1. Review what the PEO does for the company
When planning to break away from a PEO, a business should examine all of the tasks the organization performs. Many people assume a PEO is just a staffing agency, but as Business News Daily explained, there is a lot more done than just looking for potential employees. A PEO handles a wide variety of tasks, including planning insurance, benefits and retirement packages for workers, as well as hiring and interviewing potential employees. Understanding how to maintain and operate all of the PEO responsibilities will be a major undertaking for HR employees.

A company taking over its own HR responsibilities must monitor compliance with employment laws, create workplace policies and comply with all the rules involved with reporting federal and state taxes.

Along with HR needs, a PEO also offers big business resources, including legal advice. When lawyers are needed for terminations or there is an issue with constantly changing workplace laws and regulations, the organization can be called upon, according to Bloomberg Business.

Because the duties PEOs cover can be complex, it is important to have a strong understanding of their ins and outs before deciding to move on without them.

2. Determine if costs will change
In 2012, the average size of a PEO client company was 20 people, the National Association of Professional Employer Organizations reported. Yet by hiring a larger organization, those small businesses were often entitled to better health care coverage and other perks they normally would not have earned if they had negotiated those plans on their own. PEOs can negotiate better deals for rates because they qualify for pricing benefits given to large businesses.

Once a company is large enough that it no longer needs a PEO, the business’s finance department should communicate with insurance and 401(k) providers to determine if rates will change.

Additionally, factor in the money saved by not paying the PEO. The average business will pay a PEO $700 to $2,000 per employee per year, independent human resources consultant Amy Grimmer told The Wall Street Journal.

3. Handling new HR needs
As a business continues to grow, the needs of its HR department will expand. More employees means more time required for recruiting, interviewing and training, as well as handling the payroll and benefits for the workers.
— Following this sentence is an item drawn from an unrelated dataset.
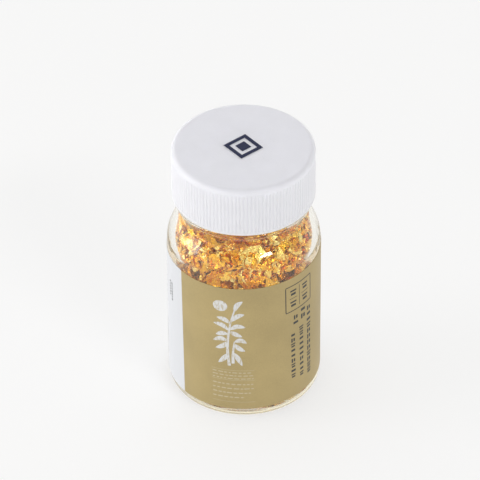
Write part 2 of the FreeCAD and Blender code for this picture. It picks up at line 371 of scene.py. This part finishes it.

PEOs are useful for smaller companies, because there is not as much to oversee. As the staffing and logistical duties shift to the business itself, the HR department should adopt its own practices. What the PEO did for vacation time, sick days and payroll may have worked when the company had 25 workers. But when there are 100 people in an office, strategies should change. A new HR department should reflect on what the PEO did that was effective and what wasn’t, and then develop a unique plan of its own.

4. Expecting the unexpected
Moving on from a PEO is a major step for a business. The transition will not only mean more administrative tasks for employees, but also more control for the company. Top decision-makers will have more influence on how employees are hired and trained, what office life is like and where the company’s finances are dispensed.

That greater responsibility means all of the mundane tasks the PEO previously handled are now dealt with internally. By accepting all this work, an HR department should be prepared for the obstacles and challenges that may come its way.